Member states used the day to catalyze discussion forums around national policies on traditional medicine, cultivation of medicinal plants, including training of traditional health practitioners, and their collaboration with their conventional counterparts. These activities prompted more than 40 African regional countries to develop national traditional medicine policies by 2022, up from only eight in 2000.
Thirty countries have also integrated traditional medicine into their national policies, a 100% improvement from the situation in 2000. Additionally, 39 countries have established regulatory frameworks for traditional medicine practitioners, compared to only one in 2000, demonstrating good governance and leadership.

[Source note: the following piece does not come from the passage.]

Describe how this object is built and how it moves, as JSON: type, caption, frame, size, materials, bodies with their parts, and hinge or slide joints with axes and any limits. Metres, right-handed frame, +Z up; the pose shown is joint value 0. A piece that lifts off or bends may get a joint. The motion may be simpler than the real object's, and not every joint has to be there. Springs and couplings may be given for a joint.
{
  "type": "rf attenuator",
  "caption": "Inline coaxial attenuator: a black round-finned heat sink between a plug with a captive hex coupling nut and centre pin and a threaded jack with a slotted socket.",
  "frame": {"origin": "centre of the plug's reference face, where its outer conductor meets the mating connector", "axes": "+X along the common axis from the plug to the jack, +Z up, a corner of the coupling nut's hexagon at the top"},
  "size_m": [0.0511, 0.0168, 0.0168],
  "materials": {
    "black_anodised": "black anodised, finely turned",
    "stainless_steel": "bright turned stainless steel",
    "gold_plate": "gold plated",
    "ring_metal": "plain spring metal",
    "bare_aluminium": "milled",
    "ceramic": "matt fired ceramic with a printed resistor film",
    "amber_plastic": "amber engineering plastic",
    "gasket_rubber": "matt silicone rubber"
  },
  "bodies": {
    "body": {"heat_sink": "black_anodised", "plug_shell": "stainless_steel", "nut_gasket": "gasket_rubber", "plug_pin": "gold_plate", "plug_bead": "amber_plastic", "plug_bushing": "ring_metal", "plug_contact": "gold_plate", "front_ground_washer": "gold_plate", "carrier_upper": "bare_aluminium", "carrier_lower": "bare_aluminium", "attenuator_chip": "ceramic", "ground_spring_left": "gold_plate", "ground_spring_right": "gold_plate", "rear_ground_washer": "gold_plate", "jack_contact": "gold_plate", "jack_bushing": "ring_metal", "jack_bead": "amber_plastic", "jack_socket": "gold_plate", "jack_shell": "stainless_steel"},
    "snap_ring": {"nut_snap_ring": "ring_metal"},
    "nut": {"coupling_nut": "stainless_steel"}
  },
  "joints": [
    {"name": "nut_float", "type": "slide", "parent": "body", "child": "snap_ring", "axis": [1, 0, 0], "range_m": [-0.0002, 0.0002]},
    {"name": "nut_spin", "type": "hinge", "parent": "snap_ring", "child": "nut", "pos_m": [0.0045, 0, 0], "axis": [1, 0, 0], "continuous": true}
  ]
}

The research institutes dedicated to traditional medicine research and development have employed WHO guidelines and protocols to assess the quality, safety and efficacy of traditional medicine-based therapeutics for priority diseases, such as HIV/AIDS, malaria, diabetes, hypertension, sickle-cell disease and, recently, COVID-19.
WHO Regional Director for Africa, Dr Matshidiso Moet, says that more than 45 herbal medicines now feature on Africa’s essential medicines list and 19 countries now have facilities for local manufacture of herbal medicines which are ongoing.

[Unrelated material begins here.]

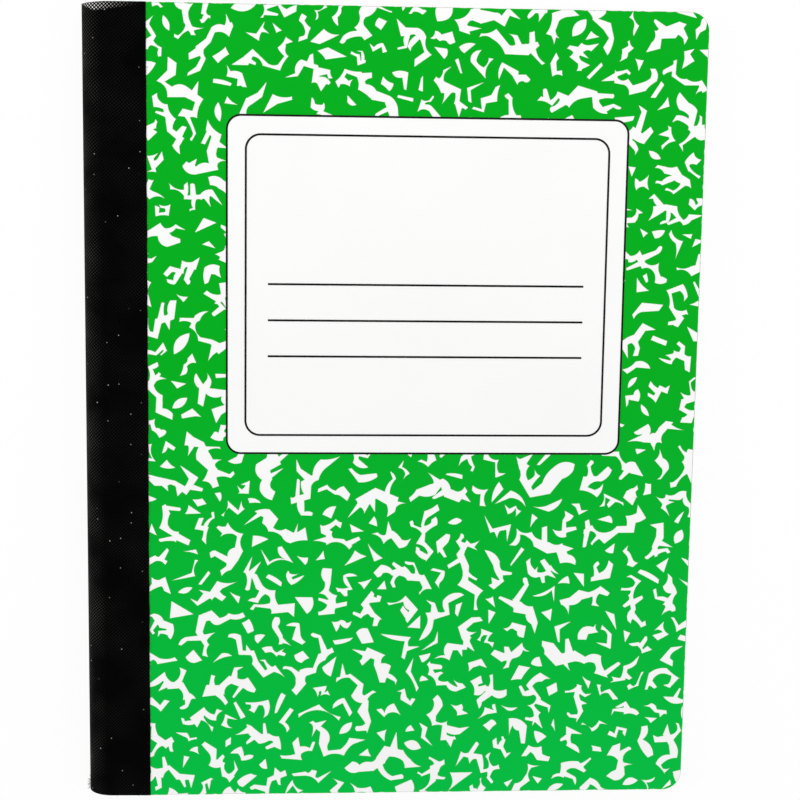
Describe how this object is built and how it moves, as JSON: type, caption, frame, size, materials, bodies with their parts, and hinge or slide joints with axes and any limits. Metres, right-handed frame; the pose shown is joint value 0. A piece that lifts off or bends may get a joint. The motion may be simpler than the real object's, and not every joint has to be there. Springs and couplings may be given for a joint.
{
  "type": "composition notebook",
  "caption": "Sewn composition notebook with marbled board covers, round fore-edge corners, a blank name panel and a black cloth spine tape.",
  "frame": {"origin": "middle of the underside, under the centre of the closed notebook", "axes": "+Z out of the front cover, +Y from the tail to the head, +X from the spine to the fore-edge"},
  "size_m": [0.1905, 0.2476, 0.0108],
  "materials": {
    "leaves": "matte",
    "thread": "matte",
    "board": "satin",
    "tape": "satin",
    "green_ink": "satin",
    "black_ink": "satin"
  },
  "bodies": {
    "pages": {"page_block": "leaves", "sewing_thread": "thread", "cover_spine": "board", "spine_tape": "tape"},
    "front_board": {"front_cover": "board", "front_tape": "tape", "front_marbling": "green_ink", "panel_lines": "black_ink"},
    "back_board": {"back_cover": "board", "back_tape": "tape", "back_marbling": "green_ink"}
  },
  "joints": [
    {"name": "front_cover_fold", "type": "hinge", "parent": "pages", "child": "front_board", "pos_m": [-0.08985, 0, 0.0108], "axis": [0, -1, 0], "range_deg": [0, 179]},
    {"name": "back_cover_fold", "type": "hinge", "parent": "pages", "child": "back_board", "pos_m": [-0.08985, 0, 0], "axis": [0, 1, 0], "range_deg": [0, 179]}
  ]
}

Dr Moeti, in a media release, said the number of herbal medicines registered by national regulatory authorities in 14 countries increased from just 20 in 2000 to more than 100 this year. In marking the 2022 African Traditional Medicine Day, she declared that to advance the continent’s efforts toward equitable access to medical products and technologies, eight African member states were now engaged in large-scale cultivation of medicinal and aromatic plants.
She added: “25 countries have now integrated traditional medicine into their health sciences curricula, while 20 have established training programmes for traditional health practitioners and health sciences students, to strengthen human resources in both traditional medicine and primary health care. Thirty-nine countries have also developed legal frameworks for traditional health practitioners. “Positive signs of traditional and conventional health systems working in parallel for the good of their patients are that referrals of patients between the two sectors are now taking place routinely in 17 countries. ‘’

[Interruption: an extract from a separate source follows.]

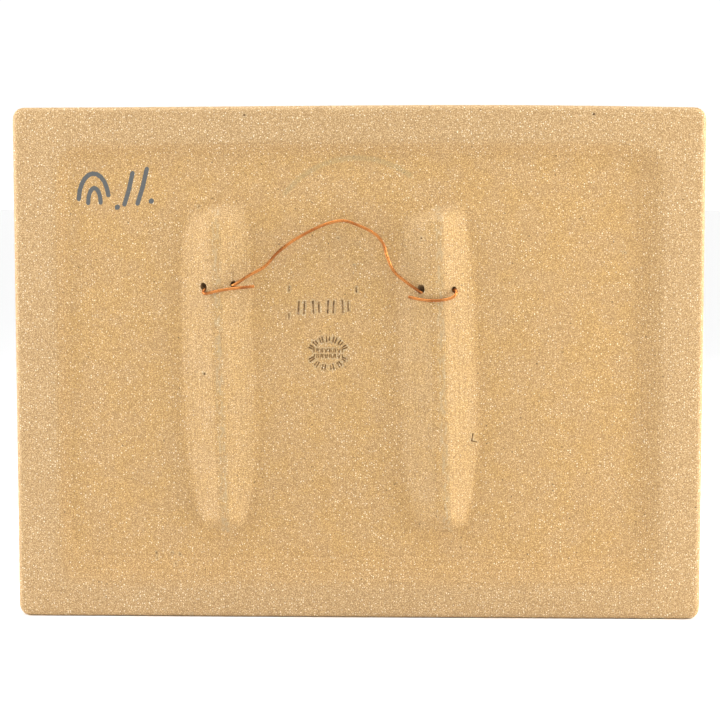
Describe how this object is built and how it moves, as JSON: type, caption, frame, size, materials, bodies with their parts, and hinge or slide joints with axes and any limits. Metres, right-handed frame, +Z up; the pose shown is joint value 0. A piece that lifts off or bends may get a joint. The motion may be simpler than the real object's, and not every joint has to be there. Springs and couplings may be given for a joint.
{
  "type": "wall plaque",
  "caption": "Rectangular stoneware wall plaque with a low leafy relief, a shallow hollow in the back, two upright ribs and a bent copper wire to hang it by.",
  "frame": {"origin": "the point under the crown of the hanging wire, where a nail or a hook bears", "axes": "+Z up as it hangs, +Y out of the back towards the wall, -Y out of the decorated face, +X to the right as seen from the decorated face"},
  "size_m": [0.33, 0.0249, 0.2472],
  "materials": {
    "stoneware": "matte",
    "copper": "satin"
  },
  "bodies": {
    "root": {"plaque": "stoneware", "hanging_wire": "copper"}
  },
  "joints": []
}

A total of 24 countries have also developed Codes of Ethics and Practice for traditional health practitioners, to ensure safety and standards of service delivery. Ghana is setting the example for the continent, with the establishment of traditional medicine clinics in 55 regional hospital settings to date.
Dr Moeti said that WHO in the African Region has supported joint missions with partners to the Democratic Republic of Congo, Ghana, Madagascar, Nigeria, South Africa and Uganda, to monitor clinical trials of traditional medicine-based therapeutics proposed for COVID-19. According to her, with 34 research institutes in 26 countries dedicated to traditional medicine research and development, it remains a promising industry, with great commercial potential if marketed appropriately internationally.
She added, “Twelve of these countries reported making public fund allocations to this research and development across the past 10 years.” She, however, calls on African governments to strengthen collaboration between science, technology and innovation in their conventional counterparts. She appealed to traditional health practitioners and the private sector, to fast-track research and development, and local manufacturing of traditional medicine-based therapeutics for the health and well-being of Africa’s people.